Making Humans a Multiplanetary Species spacex

Making Humans a Multiplanetary Species spacex
there's no official chat, which makes me sad. let's chat about it here

woo! it started!

lol, that last row.
people on: earth, 7 billion; mars, 0

I feel like this guy is at .5x speed

he does talk kinda slow. if he weren't a billionaire, i wonder how anyone would take him seriously.

I love what hes doing but I feel he totally underestimates the effort and planning required to go to Mars with our current shitty propulsion systems. Send someone to space, then land something on the moon, then fly someone by the moon and finally land someone on the moon. Then talk bout Mars...

But hey their spaceship has triangle windows. Future stuff right there

is there a more better chat somewhere?

lol,
simulation shows, everyone cheers.
simulation finishes and he says that's what it's actually going to look like, silence.

...

whoa, fucking huge!

i like BFR, big "falcon" rocket.

i respect that elon can work in "fucking" into a name that is said across news networks and polite civilized family friendly venues.

holy shit, saturn V was fucking huge!

"subcooled" also just sounds cool

Where do the 200 passengers go?

they can fill that with seats, dumbass

>pronouns
The empty space? I'm pretty sure that's for fuel

looks like 85% of the ship is just boosters and fuel

Because it is. Bigger the payload, the bigger booster you need, meaning more fuel you need. space 101.

I'm thinking it's the rectangular bits near the tip.

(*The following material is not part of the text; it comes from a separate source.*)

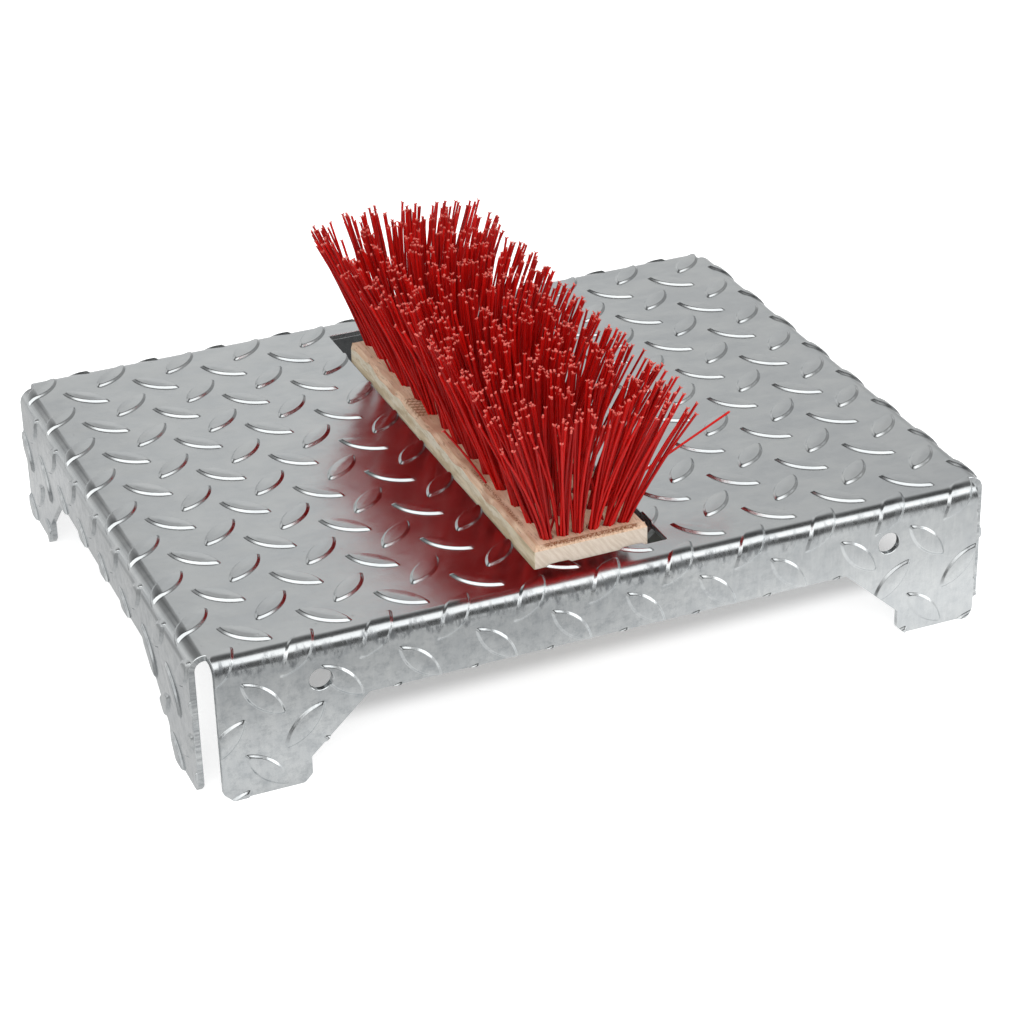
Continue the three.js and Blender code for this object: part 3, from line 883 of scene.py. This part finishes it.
class Brush:
    """Gathers the filaments of some tufts as one mesh, with how pale each point is."""

    def __init__(self):
        self.solid = Solid()
        self.looks = []

    def add(self, points, faces, look):
        self.solid.add(points, faces)
        self.looks.extend(look)

    def filament(self, base, tip, bow):
        """One bristle from its base to its tip, bowed a little, with its split end."""
        ahead = (tip - base) / np.linalg.norm(tip - base)
        side, other = around(ahead)
        turn = random.uniform(0, 2 * math.pi)
        turns = turn + np.arange(bristle_sides) * 2 * math.pi / bristle_sides
        spokes = np.cos(turns)[:, None] * side + np.sin(turns)[:, None] * other
        tone = random.random()
        points, looks, faces = [], [], []
        shares = [*np.linspace(0, last_ring_share, bristle_steps), 1]
        for share in shares:
            middle = base + (tip - base) * share + bow * 4 * share * (1 - share)
            points.extend(middle + bristle_radius * spokes)
            looks.extend([(share, tone, 0.0)] * bristle_sides)
        for ring in range(len(shares) - 1):
            for k in range(bristle_sides):
                low, n = ring * bristle_sides, (k + 1) % bristle_sides
                faces.append((low + k, low + n, low + n + bristle_sides, low + k + bristle_sides))
        last = (len(shares) - 1) * bristle_sides
        faces.append(tuple(last + k for k in range(bristle_sides)))
        faces.append(tuple(range(bristle_sides))[::-1])
        self.add(points, faces, looks)
        self.split(tip, ahead, side * math.cos(turn) + other * math.sin(turn), tone)

    def split(self, tip, ahead, side, tone):
        """The two flared halves that a cut end opens into."""
        other = np.cross(ahead, side)
        openness = random.uniform(*split_opening)
        for sign in (-1, 1):
            out = sign * side
            length = split_length * random.uniform(*split_length_shares)
            width = split_width * random.uniform(*split_width_shares)
            lean = unit(ahead + out * openness)
            start = tip + out * bristle_radius * split_apart - ahead * split_sunk
            end = start + lean * length
            thick = np.cross(lean, other)
            points = []
            for middle, half_width, half_thick in (
                (start, width, split_root),
                (end, width * split_taper, split_end),
            ):
                for a, b in ((-1, -1), (1, -1), (1, 1), (-1, 1)):
                    points.append(middle + other * a * half_width + thick * b * half_thick)
            self.add(points, box_faces, [(1.0, tone, 1.0)] * len(points))

    def made(self, name):
        piece = mesh_object(name, np.array(self.solid.points), self.solid.faces)
        piece.data.set_sharp_from_angle(angle=facet_angle)
        set_vectors(piece, "bristle", np.array(self.looks))
        return piece


def tuft(brush, place, share):
    """The filaments of one tuft, fanned as the tuft leans."""
    lean_along = share[1] * (1 - fan_end_share) + share[1] ** 3 * fan_end_share
    sway = tuft_sway * np.array([random.gauss(0, 1), random.gauss(0, 1)])
    tip_middle = place + fan_shift + sway + fan * np.array([share[0], lean_along])
    tip_pitch = tuft_pitch + np.array([2 * fan[0] / (tuft_columns - 1), 0])
    start_turn = random.uniform(0, 2 * math.pi)
    for k in range(bristles_per_tuft):
        reach = math.sqrt((k + 0.5) / bristles_per_tuft)
        turn = start_turn + k * golden_angle
        offset = reach * np.array([math.cos(turn), math.sin(turn)])
        base = place + offset * (tuft_hole_radius - bristle_radius)
        stray = np.array([random.gauss(0, 1), random.gauss(0, 1)])
        loose = end_looseness if share[1] == -1 else 1
        tip = tip_middle + (offset * tip_spread + stray * stray_share) * loose * tip_pitch
        length = bristle_length * random.uniform(shortest_share, 1) ** length_bias
        run = tip - base
        rise = math.sqrt(length**2 - run @ run)
        base_point = np.array([*base, board_high[2] - bristle_root])
        tip_point = np.array([*tip, board_high[2] + rise])
        bow = np.array([random.gauss(0, 1), random.gauss(0, 1), 0]) * bow_spread
        brush.filament(base_point, tip_point, bow - np.array([*run, 0]) * droop)


def bristle_finish():
    """Glossy red plastic, bruised pale at the cut ends."""
    finish = Finish("red bristles")
    share, tone, pale = finish.parts(finish.attribute("bristle"))
    fine = finish.noise(by_object(finish), 0.6)
    red = finish.mix(tone, bristle_deep, bristle_bright)
    bruise = (pale + share.step(last_ring_share, 1.0) * 0.3) * (0.75 + 0.4 * fine)
    colour = finish.mix(bruise.step(0.1, 0.95), red, bristle_bruised)
    roughness = 0.36 + 0.12 * fine
    return finish.surface(Base_Color=colour, Roughness=roughness, Specular_IOR_Level=0.3)


stray_bow = np.array([0.6, 0.3, 0.2]) * mm
strays = (
    ((-29.5, -76, 85.0), (-32.2, -30, 91.8)),
    ((15, -109, 81), (91.4, -90, 102.5)),
    ((2, -127, 81), (20.8, -140, 120.6)),
    ((8, -127, 81), (-14, -140, 146)),
    ((-15, -127, 81), (6, -146, 145)),
    ((-19, -127, 81), (-7.7, -140, 145.6)),
)
red_plastic = bristle_finish()
node_rows = {
    "bristles_front": (0, 4),
    "bristles_front_middle": (4, 7),
    "bristles_back_middle": (7, 10),
    "bristles_back": (10, 14),
}
places = list(tuft_places())
for node_name, (first_row, end_row) in node_rows.items():
    brush = Brush()
    for place, share in places[first_row * tuft_columns : end_row * tuft_columns]:
        tuft(brush, place, share)
    if node_name == "bristles_front":
        for base, tip in strays:
            brush.filament(np.array(base) * mm, np.array(tip) * mm, stray_bow)
    piece = brush.made(node_name + "_filaments")
    piece.data.materials.append(red_plastic)
    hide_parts(node_name)
    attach(piece, "root")


# Studio
# A pale floor under a large softbox and a front fill. What the zinc mirrors, a bright panel, pale
# walls with dark gaps between them and the floor, is shown to its mirrored rays only.
floor_reach = 4.0
floor_lit = (0.8, 0.8, 0.8, 1)
# Painted shadow colour for the floor deep under the plate.
floor_painted_shadow = (0.26, 0.26, 0.24, 1)
white = (1, 1, 1, 1)
black = (0, 0, 0, 1)
floor_mesh = bpy.data.meshes.new("floor")
floor_mesh.from_pydata(
    [(x * floor_reach, y * floor_reach, 0) for x, y in ((-1, -1), (1, -1), (1, 1), (-1, 1))],
    [],
    [(0, 1, 2, 3)],
)
floor = bpy.data.objects.new("floor", floor_mesh)
bpy.context.scene.collection.objects.link(floor)


def pale_floor():
    """White to the camera away from the part, with painted shadow under its edges and painted dark
    shade deep below it. The zinc mirrors a painted light on it, brighter close by, to the right and
    at the back, and darker further off."""
    finish = Finish("pale floor")
    is_camera = finish.node("LightPath", {}, {}, "Is Camera Ray")
    is_glossy = finish.node("LightPath", {}, {}, "Is Glossy Ray")
    x, y, _ = finish.parts(finish.node("TexCoord", {}, {}, 3))
    off_edge = (abs(x) - plate_length / 2).at_least(abs(y) - plate_depth / 2)
    off_near = (0 - x - plate_length / 2).at_least(0 - y - plate_depth / 2)
    off_far = (x - plate_length / 2).at_least(y - plate_depth / 2).step(0.0, 0.06)
    in_front = (0 - y).step(0.12, 0.2)
    mirrored = 0.34 + 0.17 * in_front + 0.21 * x.step(-0.02, 0.14) - 0.15 * off_edge.step(0.1, 0.8)
    mirrored = mirrored + (0.27 + 0.13 * in_front) * (1 - off_edge.step(0.0, 0.1))
    mirrored = mirrored + 0.27 * y.step(0.08, 0.3)
    # Painted shadow: the floor turns dark deep under the plate, and its light to the camera fades
    # under the front and left edges.
    clear_of_painted_shadow = off_near.step(-0.125, -0.09).at_least(off_far)
    shown = 0.34 * clear_of_painted_shadow + 0.41 * off_near.step(-0.055, -0.036).at_least(off_far)
    colour = finish.mix(is_glossy, finish.mix(clear_of_painted_shadow, floor_painted_shadow, floor_lit), black)
    # Painted light and painted reflection: the floor shines white to the camera away from the part,
    # and shines to the zinc's mirrored rays in a painted pattern.
    painted_floor_glow = is_camera * shown + is_glossy * mirrored * (0.12 + 0.88 * off_edge.step(-0.06, -0.01))
    return finish.surface(
        Base_Color=colour, Roughness=1.0, Emission_Color=white, Emission_Strength=painted_floor_glow
    )


floor.data.materials.append(pale_floor())


def soft_lamp(name, place, aim, width, depth, radiance):
    """A large soft lamp. The zinc mirrors the room's own ceiling and windows in its place."""
    lamp = bpy.data.lights.new(name, "AREA")
    lamp.shape = "RECTANGLE"
    lamp.size = width
    lamp.size_y = depth
    lamp.energy = radiance * math.pi * width * depth
    piece = bpy.data.objects.new(name, lamp)
    turn = (Vector(aim) - Vector(place)).to_track_quat("-Z", "Y").to_matrix().to_4x4()
    piece.matrix_world = Matrix.Translation(place) @ turn
    piece.visible_glossy = False
    bpy.context.scene.collection.objects.link(piece)


soft_lamp("overhead softbox", (0.1, -0.7, 1.5), (0.1, -0.7, 0), 3.6, 1.9, 1.1)
soft_lamp("front fill", (-0.75, -1.9, 1.1), (0, 0, 0.05), 1.6, 1.2, 2.2)


room_light = 0.5


def studio_room(world):
    """A plain level of light, in which the zinc mirrors a bright ceiling panel a little in front,
    windows to the left, front and right, and a darker ceiling, corners and sides."""
    room = Finish("studio room", world)
    x, y, z = room.parts(room.node("TexCoord", {}, {}, 0))
    behind_panel = (y + 0.053 * z - 0.44 * (0.352 * z - x).at_least(0)).step(-0.13, 0.07)
    panel = (1 - behind_panel) * (y + 0.92 * z).step(-0.16, 0.16) * z.step(0.03, 0.15)
    panel = panel * (1 - (x - 1.3 * z).step(-0.15, 0.15)) * x.step(-0.9, -0.78)
    window = (0 - x).step(0.5, 0.72) * y.step(-0.45, -0.15) * z.step(0.0, 0.15)
    low_window = x.step(0.78, 0.88) * (1 - y.step(0.0, 0.25)) * band(z, 0.03, 0.35, 0.08)
    dark_ceiling = (z - 0.28 * x).step(0.42, 0.78)
    dark_front = band(x, 0.05, 0.6, 0.25) * (0 - y).step(0.5, 0.75) * z.step(-0.02, 0.14)
    dark_right = (x - y).step(-0.35, 0.1) * y.step(-0.5, -0.2)
    dark_left = (1 - x.step(0.08, 0.22)) * z.step(0.1, 0.55) * y.step(0.4, 0.7)
    front_window = band(x, -0.5, -0.12, 0.15) * (0 - y).step(0.5, 0.7) * z.step(0.3, 0.5)
    dark_corner = (1 - x.step(-0.6, -0.45)) * (0 - y).step(0.4, 0.6) * (1 - z.step(0.15, 0.35))
    wall = (0.705 - 0.115 * x.step(0.25, 0.42)) * (1 - 0.85 * dark_ceiling)
    wall = wall * (1 - 0.8 * dark_corner) * (1 - 0.85 * dark_front)
    wall = wall * (1 - 0.5 * dark_right) * (1 - 0.6 * dark_left)
    mirrored = wall + 1.35 * panel + 0.2 * window + 1.5 * low_window + 0.9 * front_window
    is_camera = room.node("LightPath", {}, {}, "Is Camera Ray")
    is_glossy = room.node("LightPath", {}, {}, "Is Glossy Ray")
    strength = is_camera + is_glossy * mirrored + (1 - is_camera) * (1 - is_glossy) * room_light
    background = room.node("Background", {}, {"Color": white, "Strength": strength})
    room.node("OutputWorld", {}, {"Surface": background})


bpy.context.scene.world = bpy.data.worlds.new("studio room")
studio_room(bpy.context.scene.world)

camera_place = Vector((-0.4675, -1.1802, 0.71767))
camera_aim = Vector((0.013581, -0.002087, 0.022608))
camera_roll = math.radians(-1.5187)
camera_lens = 100.147
camera_sensor = 36
camera_data = bpy.data.cameras.new("camera")
camera_data.lens = camera_lens
camera_data.sensor_width = camera_sensor
camera = bpy.data.objects.new("camera", camera_data)
look = (camera_aim - camera_place).to_track_quat("-Z", "Y").to_matrix().to_4x4()
camera.matrix_world = Matrix.Translation(camera_place) @ look @ Matrix.Rotation(camera_roll, 4, "Z")
bpy.context.scene.collection.objects.link(camera)
bpy.context.scene.camera = camera
bpy.context.scene.view_settings.view_transform = "Standard"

But it looks rather small for 100-200 people and doesn't have space for activities

the top

>> pronouns
?

I'm really curious on how spacex plans on dealing with space radiation, something that so far spacex does not have much experience with

The Tyranny of the Rocket Equation. Bigger payload means bigger rocket, means more and more fuel needed to get each stage of the rocket to where it needs to go.

"as you can see, i'm a dancing machine."
i knew he's a robot!

Trip to mars is only a few months to a couple years, without any solar bursts they should be fine. Plus burried cities in mars, in order to shield housings from

Interesting that the ship is launched empty and fueled by a tanker in orbit.

That tanker will need to be lifted to orbit I would assume they'll rely on multiple small fueling missions to fill it up? So much effort to just get a few people to mars who will for all intents and purposes be reliant on support from earth for the long foreseeable future.

Even after a nuclear war or major asteroid impact, earth would be FAR more hospitable to human life than mars.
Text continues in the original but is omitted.